WRITTEN EXERCISE. Which lines run from the first one up to and including the one with "# centre of"? Print exactly those.

* begin *

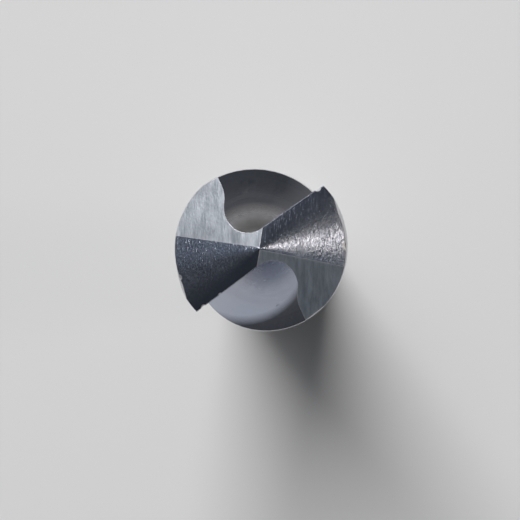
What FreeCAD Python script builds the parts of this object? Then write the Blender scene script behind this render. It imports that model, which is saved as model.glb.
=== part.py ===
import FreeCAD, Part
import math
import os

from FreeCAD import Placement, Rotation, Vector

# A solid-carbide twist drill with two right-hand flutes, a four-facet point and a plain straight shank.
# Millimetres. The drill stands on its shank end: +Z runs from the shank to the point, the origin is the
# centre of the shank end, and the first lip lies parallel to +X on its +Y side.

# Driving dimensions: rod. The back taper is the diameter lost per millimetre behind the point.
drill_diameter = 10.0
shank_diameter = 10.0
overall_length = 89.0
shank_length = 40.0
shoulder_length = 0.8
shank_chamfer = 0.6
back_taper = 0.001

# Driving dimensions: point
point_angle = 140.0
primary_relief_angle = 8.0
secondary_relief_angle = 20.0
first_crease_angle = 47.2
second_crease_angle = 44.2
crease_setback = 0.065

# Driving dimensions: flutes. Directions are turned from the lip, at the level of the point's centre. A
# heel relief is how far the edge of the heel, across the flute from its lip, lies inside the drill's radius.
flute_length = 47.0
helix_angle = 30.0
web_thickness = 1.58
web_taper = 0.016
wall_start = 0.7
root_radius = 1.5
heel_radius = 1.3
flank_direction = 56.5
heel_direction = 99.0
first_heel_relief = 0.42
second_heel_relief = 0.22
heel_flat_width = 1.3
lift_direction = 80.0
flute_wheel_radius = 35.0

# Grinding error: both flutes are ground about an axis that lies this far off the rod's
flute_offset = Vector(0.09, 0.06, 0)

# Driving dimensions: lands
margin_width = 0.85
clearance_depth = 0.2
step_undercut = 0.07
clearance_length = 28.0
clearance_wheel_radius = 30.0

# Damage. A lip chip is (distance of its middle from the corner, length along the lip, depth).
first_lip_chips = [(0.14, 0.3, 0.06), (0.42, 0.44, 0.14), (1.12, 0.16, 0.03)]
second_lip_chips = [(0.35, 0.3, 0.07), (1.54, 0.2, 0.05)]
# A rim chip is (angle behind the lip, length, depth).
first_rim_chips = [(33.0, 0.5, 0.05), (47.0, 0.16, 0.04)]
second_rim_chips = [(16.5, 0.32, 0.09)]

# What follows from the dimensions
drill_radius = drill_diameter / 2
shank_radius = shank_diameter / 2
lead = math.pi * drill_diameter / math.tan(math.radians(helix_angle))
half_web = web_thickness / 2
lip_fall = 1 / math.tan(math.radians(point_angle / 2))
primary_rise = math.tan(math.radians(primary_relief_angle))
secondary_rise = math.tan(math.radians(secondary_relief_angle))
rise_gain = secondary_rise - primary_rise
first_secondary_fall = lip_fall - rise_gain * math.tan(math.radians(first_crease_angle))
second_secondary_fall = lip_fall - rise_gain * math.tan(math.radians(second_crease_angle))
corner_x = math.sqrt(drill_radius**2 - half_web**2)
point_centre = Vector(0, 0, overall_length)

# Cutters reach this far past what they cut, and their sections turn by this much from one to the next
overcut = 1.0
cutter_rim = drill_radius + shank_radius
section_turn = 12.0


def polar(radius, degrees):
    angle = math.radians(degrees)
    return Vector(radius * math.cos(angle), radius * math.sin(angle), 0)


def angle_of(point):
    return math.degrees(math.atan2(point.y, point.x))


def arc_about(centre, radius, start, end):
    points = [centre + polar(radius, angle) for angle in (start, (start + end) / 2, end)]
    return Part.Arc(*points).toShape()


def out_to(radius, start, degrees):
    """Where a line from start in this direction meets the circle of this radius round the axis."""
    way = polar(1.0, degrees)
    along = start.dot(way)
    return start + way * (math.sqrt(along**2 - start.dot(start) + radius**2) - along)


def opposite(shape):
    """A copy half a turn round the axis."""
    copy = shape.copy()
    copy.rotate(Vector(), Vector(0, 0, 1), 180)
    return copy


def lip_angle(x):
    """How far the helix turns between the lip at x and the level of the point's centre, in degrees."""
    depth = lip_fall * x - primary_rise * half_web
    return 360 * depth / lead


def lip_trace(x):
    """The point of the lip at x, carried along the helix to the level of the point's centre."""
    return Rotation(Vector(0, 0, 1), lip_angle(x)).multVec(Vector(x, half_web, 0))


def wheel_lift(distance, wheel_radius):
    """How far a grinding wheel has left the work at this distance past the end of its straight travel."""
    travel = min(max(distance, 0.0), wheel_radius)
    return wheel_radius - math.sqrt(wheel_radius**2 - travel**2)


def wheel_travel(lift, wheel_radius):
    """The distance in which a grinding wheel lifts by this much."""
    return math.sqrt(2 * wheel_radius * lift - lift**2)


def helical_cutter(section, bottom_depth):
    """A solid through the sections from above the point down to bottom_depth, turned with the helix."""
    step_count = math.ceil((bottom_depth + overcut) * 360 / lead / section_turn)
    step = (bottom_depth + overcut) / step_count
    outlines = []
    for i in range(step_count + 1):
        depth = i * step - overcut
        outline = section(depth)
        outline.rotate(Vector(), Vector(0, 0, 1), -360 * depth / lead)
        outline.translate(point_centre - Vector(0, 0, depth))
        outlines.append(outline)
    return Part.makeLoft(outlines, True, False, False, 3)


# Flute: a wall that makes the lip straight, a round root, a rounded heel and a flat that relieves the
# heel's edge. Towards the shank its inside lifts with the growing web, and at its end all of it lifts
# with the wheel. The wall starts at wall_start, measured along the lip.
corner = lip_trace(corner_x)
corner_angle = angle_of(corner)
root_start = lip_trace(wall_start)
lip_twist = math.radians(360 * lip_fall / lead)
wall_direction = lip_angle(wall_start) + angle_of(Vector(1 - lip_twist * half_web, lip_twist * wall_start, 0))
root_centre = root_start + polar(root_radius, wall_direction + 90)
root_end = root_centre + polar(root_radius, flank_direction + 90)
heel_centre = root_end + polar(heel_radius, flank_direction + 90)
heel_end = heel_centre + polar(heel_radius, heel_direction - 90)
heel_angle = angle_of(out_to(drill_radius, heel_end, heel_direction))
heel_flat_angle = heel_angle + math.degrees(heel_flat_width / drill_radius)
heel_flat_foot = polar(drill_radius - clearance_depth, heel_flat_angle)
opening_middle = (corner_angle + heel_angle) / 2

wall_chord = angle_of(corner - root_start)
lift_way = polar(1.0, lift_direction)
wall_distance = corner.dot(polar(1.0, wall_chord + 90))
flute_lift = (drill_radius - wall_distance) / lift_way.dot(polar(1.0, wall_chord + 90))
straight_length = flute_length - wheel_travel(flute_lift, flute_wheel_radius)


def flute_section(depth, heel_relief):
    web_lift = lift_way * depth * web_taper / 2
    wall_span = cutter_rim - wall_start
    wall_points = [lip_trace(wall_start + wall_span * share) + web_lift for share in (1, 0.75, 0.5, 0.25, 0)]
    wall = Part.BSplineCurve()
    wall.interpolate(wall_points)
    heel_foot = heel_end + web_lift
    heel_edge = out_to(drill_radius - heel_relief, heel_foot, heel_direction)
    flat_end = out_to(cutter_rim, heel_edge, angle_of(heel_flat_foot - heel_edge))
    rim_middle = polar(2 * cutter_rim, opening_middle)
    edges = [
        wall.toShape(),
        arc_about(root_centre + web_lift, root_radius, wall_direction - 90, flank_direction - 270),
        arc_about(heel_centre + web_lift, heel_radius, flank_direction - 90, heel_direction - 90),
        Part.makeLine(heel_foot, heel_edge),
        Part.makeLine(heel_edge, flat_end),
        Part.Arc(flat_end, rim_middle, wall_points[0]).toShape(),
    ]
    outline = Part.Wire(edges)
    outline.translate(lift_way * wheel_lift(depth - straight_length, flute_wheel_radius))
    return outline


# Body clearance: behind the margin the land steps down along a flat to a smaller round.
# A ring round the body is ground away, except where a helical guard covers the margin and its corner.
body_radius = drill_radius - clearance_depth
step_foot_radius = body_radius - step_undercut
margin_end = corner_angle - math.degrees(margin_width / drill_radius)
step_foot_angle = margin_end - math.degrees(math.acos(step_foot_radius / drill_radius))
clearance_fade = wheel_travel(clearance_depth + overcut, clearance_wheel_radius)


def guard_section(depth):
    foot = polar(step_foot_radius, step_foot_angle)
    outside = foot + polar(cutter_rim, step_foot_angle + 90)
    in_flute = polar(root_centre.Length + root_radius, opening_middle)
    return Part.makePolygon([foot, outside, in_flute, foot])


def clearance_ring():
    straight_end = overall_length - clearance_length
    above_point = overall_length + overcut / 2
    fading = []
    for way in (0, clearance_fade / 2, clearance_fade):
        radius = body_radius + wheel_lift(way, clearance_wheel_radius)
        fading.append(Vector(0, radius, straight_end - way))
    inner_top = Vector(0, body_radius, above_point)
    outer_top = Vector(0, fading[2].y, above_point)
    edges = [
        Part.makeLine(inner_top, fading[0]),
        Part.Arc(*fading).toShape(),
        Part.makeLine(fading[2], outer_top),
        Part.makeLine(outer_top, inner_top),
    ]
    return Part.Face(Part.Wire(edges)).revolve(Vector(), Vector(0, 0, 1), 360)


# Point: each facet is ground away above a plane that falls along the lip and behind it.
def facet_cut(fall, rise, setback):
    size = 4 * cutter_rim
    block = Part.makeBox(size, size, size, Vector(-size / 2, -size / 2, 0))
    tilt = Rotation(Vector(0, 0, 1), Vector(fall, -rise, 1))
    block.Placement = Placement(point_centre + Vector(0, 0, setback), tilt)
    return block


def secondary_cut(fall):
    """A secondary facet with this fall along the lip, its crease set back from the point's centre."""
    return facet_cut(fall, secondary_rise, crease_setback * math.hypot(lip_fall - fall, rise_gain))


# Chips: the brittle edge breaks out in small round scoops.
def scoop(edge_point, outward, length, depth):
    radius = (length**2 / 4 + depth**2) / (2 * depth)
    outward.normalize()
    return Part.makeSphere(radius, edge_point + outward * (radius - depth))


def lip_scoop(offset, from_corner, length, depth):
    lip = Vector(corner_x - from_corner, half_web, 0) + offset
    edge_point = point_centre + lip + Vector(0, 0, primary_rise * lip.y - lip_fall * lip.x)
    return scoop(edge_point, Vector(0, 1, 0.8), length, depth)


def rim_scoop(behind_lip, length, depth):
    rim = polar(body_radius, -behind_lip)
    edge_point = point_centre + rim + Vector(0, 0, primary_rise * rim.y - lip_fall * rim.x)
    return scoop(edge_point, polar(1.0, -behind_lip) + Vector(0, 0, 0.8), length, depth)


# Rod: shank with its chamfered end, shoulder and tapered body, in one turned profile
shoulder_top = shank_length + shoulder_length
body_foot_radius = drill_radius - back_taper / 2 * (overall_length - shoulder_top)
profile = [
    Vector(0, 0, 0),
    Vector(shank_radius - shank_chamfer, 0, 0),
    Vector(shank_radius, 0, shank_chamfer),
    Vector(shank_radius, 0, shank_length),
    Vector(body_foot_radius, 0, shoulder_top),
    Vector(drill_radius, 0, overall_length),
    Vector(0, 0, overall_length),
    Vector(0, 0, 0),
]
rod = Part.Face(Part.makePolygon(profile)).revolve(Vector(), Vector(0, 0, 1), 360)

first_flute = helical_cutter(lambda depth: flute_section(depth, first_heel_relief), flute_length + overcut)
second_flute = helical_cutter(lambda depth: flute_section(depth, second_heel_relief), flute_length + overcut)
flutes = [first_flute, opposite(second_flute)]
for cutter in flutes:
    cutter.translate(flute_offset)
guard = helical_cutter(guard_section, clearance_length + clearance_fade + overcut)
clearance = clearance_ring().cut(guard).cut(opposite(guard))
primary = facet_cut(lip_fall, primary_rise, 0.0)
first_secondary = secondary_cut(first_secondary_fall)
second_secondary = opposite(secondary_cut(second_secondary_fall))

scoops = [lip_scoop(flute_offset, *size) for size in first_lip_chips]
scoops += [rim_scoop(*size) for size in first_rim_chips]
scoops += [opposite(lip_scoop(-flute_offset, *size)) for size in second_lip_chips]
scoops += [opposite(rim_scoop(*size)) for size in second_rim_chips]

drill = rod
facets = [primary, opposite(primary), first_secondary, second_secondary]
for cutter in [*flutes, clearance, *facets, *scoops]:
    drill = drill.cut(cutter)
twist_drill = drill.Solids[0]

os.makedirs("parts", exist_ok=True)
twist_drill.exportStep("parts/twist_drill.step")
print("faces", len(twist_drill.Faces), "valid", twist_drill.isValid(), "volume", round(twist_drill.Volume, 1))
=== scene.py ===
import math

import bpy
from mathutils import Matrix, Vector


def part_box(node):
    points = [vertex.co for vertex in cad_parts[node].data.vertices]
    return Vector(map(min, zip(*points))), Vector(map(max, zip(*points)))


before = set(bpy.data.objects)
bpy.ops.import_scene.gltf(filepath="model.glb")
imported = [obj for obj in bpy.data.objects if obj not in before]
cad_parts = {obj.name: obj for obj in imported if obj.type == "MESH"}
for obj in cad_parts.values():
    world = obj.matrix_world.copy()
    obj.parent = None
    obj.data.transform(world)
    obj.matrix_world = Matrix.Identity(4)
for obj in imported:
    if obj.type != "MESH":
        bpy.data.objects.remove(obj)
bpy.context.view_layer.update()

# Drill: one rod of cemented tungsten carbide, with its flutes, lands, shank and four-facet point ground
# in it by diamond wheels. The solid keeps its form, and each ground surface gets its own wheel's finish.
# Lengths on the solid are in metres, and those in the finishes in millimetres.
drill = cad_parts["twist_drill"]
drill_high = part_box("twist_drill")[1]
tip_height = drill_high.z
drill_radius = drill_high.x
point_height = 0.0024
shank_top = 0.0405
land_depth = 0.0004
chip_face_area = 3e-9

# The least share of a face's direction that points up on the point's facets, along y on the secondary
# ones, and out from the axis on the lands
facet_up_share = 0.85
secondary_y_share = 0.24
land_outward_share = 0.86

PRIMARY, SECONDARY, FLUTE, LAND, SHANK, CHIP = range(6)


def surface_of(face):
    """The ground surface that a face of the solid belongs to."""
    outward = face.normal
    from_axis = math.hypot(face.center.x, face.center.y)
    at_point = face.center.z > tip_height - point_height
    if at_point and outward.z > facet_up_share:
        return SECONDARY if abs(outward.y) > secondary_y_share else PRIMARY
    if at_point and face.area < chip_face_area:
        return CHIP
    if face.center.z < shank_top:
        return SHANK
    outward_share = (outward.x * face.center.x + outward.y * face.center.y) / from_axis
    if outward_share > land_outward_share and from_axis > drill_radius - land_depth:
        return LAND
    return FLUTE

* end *

IN RESPONSE.
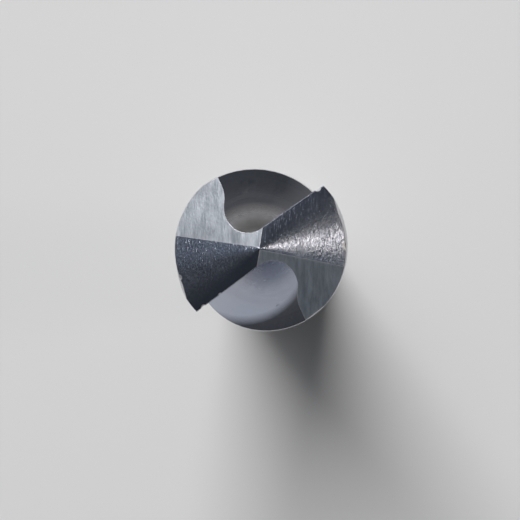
What FreeCAD Python script builds the parts of this object? Then write the Blender scene script behind this render. It imports that model, which is saved as model.glb.
=== part.py ===
import FreeCAD, Part
import math
import os

from FreeCAD import Placement, Rotation, Vector

# A solid-carbide twist drill with two right-hand flutes, a four-facet point and a plain straight shank.
# Millimetres. The drill stands on its shank end: +Z runs from the shank to the point, the origin is the
# centre of the shank end, and the first lip lies parallel to +X on its +Y side.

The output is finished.